Data to process ▸

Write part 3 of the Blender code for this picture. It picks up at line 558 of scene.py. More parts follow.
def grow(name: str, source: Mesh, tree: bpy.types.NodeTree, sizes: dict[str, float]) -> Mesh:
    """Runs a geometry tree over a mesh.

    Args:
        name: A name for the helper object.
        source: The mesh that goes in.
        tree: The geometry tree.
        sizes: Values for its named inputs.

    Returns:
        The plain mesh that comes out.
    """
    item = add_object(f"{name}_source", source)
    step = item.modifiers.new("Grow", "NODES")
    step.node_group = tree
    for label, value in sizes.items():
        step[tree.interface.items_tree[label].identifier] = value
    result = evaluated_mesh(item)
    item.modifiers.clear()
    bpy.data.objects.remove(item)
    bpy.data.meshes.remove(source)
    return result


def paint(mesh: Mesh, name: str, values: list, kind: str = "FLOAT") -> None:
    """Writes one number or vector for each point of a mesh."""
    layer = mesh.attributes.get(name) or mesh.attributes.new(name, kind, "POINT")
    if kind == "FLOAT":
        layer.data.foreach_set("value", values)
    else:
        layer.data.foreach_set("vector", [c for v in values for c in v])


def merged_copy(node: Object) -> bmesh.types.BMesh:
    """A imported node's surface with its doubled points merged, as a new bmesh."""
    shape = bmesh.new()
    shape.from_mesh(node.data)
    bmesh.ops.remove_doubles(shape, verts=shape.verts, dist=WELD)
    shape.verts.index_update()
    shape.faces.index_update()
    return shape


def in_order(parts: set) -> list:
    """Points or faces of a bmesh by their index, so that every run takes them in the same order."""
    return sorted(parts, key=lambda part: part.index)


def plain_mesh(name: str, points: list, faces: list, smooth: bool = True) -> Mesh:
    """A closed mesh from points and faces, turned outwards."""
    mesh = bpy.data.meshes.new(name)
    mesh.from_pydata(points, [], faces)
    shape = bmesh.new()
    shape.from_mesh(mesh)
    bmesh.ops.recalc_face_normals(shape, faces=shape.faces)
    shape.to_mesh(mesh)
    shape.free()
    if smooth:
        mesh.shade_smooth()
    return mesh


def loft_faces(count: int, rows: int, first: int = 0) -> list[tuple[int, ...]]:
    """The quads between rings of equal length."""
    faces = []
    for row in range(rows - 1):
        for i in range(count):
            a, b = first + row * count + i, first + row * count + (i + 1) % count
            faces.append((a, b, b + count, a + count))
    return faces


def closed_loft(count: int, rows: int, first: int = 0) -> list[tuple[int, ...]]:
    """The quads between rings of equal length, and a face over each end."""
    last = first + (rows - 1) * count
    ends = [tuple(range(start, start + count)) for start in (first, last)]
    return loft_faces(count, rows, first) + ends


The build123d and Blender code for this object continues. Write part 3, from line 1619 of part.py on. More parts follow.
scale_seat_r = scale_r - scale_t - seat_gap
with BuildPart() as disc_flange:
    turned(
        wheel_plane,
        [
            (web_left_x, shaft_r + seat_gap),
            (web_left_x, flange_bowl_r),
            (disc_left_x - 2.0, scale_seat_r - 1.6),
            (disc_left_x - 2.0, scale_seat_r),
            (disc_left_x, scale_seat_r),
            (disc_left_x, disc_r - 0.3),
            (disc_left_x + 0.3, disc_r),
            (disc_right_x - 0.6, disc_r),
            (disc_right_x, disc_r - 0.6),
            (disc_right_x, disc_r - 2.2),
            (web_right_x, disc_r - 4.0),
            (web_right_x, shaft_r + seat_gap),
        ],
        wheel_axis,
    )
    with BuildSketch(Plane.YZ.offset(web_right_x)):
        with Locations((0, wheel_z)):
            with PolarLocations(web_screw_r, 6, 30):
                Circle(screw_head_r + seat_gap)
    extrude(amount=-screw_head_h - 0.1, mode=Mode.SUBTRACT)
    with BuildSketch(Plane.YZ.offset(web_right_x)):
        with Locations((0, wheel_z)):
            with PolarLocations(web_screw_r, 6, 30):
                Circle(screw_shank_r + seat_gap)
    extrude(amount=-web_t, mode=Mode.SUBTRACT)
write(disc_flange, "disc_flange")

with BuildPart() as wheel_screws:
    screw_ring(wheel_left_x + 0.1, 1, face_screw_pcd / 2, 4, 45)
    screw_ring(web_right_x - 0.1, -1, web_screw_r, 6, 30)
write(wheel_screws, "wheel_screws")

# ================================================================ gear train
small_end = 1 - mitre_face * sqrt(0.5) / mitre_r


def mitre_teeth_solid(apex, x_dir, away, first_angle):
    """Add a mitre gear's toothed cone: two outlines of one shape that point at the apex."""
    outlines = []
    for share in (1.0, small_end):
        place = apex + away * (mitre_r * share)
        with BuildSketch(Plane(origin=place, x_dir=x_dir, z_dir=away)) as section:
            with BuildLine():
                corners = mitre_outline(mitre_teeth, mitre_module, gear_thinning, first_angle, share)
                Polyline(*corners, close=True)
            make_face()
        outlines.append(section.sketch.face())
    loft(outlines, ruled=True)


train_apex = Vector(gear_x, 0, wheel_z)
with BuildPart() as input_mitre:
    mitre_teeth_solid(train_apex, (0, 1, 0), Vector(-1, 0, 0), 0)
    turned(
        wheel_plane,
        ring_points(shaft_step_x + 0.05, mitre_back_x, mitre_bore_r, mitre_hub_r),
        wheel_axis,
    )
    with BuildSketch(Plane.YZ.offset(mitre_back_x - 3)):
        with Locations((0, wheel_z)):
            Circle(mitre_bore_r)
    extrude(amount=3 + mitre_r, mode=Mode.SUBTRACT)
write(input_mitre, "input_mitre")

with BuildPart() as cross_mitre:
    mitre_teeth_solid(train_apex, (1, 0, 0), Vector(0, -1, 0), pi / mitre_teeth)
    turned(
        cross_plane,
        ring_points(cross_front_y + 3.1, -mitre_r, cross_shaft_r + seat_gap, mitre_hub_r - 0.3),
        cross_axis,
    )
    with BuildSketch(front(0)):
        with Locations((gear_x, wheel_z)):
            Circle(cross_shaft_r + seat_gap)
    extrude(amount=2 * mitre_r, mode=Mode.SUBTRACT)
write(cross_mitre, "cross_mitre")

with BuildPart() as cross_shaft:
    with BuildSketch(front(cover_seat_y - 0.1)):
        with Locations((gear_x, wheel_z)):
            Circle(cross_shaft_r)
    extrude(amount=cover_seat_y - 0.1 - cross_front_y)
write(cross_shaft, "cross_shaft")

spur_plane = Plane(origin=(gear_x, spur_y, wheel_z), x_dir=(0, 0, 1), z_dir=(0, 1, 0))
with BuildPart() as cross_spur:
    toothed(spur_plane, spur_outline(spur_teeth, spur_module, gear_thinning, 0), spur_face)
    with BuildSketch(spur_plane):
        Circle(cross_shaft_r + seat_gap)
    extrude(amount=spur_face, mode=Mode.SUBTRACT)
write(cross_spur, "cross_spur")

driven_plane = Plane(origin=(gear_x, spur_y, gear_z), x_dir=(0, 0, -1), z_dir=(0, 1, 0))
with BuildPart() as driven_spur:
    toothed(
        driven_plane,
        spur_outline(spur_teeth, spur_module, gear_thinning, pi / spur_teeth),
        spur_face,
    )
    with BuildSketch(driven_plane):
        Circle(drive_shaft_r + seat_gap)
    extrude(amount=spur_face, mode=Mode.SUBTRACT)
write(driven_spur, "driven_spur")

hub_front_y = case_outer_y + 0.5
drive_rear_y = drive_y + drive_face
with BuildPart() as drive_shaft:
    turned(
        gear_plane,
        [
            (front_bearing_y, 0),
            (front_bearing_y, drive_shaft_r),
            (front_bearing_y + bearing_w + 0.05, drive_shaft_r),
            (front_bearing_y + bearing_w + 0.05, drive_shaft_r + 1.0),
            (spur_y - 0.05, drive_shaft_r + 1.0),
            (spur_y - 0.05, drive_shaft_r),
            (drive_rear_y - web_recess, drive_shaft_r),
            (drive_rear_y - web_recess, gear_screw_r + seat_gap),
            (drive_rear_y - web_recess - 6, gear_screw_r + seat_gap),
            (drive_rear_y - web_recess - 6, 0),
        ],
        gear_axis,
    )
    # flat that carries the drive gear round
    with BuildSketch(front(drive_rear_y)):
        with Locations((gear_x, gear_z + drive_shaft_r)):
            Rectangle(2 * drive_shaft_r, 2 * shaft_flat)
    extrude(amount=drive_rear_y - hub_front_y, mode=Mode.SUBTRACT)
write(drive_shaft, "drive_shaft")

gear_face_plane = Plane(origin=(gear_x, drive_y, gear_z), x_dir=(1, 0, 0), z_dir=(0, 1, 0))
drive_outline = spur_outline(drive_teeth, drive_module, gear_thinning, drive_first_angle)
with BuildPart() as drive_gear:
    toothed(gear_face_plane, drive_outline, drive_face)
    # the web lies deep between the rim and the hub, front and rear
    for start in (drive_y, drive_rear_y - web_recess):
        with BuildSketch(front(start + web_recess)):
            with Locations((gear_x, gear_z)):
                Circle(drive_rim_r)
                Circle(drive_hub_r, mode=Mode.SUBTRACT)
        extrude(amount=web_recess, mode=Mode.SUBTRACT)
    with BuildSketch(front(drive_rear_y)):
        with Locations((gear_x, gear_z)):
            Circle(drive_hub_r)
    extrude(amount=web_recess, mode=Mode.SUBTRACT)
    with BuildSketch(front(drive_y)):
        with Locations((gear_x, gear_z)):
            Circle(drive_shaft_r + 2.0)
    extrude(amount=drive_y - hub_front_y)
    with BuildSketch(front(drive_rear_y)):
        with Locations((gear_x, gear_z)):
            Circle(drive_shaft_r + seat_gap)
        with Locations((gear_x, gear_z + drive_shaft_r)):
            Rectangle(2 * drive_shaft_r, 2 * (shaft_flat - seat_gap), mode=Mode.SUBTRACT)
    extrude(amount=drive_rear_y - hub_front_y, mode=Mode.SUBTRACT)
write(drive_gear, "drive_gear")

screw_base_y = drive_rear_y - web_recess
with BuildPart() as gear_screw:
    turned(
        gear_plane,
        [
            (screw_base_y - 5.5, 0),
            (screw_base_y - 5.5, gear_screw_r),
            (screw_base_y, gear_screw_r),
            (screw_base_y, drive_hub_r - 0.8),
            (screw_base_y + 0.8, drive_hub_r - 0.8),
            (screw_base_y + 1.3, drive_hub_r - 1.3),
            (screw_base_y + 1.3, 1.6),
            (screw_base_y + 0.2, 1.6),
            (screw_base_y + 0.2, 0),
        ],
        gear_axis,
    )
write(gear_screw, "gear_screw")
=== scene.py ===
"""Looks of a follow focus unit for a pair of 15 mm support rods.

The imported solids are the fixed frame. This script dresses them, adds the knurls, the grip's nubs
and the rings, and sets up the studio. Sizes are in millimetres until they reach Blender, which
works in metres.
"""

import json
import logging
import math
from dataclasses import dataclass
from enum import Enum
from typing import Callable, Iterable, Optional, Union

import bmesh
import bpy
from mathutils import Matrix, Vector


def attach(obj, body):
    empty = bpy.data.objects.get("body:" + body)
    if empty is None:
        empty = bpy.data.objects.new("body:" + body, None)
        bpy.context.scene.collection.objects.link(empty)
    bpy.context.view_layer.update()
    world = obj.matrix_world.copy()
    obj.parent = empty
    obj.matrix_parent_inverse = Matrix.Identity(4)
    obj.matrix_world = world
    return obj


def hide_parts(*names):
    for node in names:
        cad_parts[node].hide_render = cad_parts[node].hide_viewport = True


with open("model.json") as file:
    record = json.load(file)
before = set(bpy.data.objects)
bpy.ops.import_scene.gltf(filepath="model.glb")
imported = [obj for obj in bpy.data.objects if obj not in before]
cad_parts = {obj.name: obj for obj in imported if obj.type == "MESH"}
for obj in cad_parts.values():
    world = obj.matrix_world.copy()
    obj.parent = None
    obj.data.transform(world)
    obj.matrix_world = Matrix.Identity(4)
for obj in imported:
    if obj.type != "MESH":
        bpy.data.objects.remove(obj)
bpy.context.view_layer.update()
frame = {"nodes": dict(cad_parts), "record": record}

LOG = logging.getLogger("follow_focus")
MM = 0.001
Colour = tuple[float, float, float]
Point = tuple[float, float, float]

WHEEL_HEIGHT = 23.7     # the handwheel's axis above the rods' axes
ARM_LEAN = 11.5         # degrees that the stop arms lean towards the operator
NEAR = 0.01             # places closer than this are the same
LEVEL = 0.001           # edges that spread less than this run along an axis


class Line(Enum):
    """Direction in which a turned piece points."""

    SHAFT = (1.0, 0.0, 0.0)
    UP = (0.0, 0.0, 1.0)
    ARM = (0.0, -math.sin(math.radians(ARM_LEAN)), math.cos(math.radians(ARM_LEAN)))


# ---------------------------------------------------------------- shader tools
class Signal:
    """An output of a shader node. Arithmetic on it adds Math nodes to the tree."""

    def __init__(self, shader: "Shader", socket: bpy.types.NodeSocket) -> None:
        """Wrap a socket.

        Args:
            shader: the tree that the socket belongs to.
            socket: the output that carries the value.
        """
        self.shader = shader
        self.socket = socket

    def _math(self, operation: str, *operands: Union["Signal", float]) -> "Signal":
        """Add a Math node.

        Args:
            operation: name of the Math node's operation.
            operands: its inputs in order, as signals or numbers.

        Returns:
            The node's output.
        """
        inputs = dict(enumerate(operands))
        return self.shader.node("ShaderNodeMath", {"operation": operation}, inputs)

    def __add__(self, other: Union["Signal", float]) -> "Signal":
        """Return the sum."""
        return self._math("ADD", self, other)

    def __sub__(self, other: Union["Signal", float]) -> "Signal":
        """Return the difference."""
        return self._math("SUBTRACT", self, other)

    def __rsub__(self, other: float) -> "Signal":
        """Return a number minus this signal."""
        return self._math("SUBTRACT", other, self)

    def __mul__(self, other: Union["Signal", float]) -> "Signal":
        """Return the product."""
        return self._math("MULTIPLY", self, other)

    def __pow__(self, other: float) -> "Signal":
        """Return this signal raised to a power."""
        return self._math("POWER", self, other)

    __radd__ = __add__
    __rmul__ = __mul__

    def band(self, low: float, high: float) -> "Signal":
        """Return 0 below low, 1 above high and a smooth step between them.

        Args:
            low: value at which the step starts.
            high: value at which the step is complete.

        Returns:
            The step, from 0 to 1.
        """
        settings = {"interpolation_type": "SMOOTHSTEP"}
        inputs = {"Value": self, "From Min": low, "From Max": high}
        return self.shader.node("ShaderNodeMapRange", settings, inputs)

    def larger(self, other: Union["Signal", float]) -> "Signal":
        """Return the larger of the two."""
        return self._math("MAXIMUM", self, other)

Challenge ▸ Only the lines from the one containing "screw_base_y = drive_rear_y - web_recess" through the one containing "if empty is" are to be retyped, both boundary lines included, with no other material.

Solved exercise ▸
screw_base_y = drive_rear_y - web_recess
with BuildPart() as gear_screw:
    turned(
        gear_plane,
        [
            (screw_base_y - 5.5, 0),
            (screw_base_y - 5.5, gear_screw_r),
            (screw_base_y, gear_screw_r),
            (screw_base_y, drive_hub_r - 0.8),
            (screw_base_y + 0.8, drive_hub_r - 0.8),
            (screw_base_y + 1.3, drive_hub_r - 1.3),
            (screw_base_y + 1.3, 1.6),
            (screw_base_y + 0.2, 1.6),
            (screw_base_y + 0.2, 0),
        ],
        gear_axis,
    )
write(gear_screw, "gear_screw")
=== scene.py ===
"""Looks of a follow focus unit for a pair of 15 mm support rods.

The imported solids are the fixed frame. This script dresses them, adds the knurls, the grip's nubs
and the rings, and sets up the studio. Sizes are in millimetres until they reach Blender, which
works in metres.
"""

import json
import logging
import math
from dataclasses import dataclass
from enum import Enum
from typing import Callable, Iterable, Optional, Union

import bmesh
import bpy
from mathutils import Matrix, Vector


def attach(obj, body):
    empty = bpy.data.objects.get("body:" + body)
    if empty is None:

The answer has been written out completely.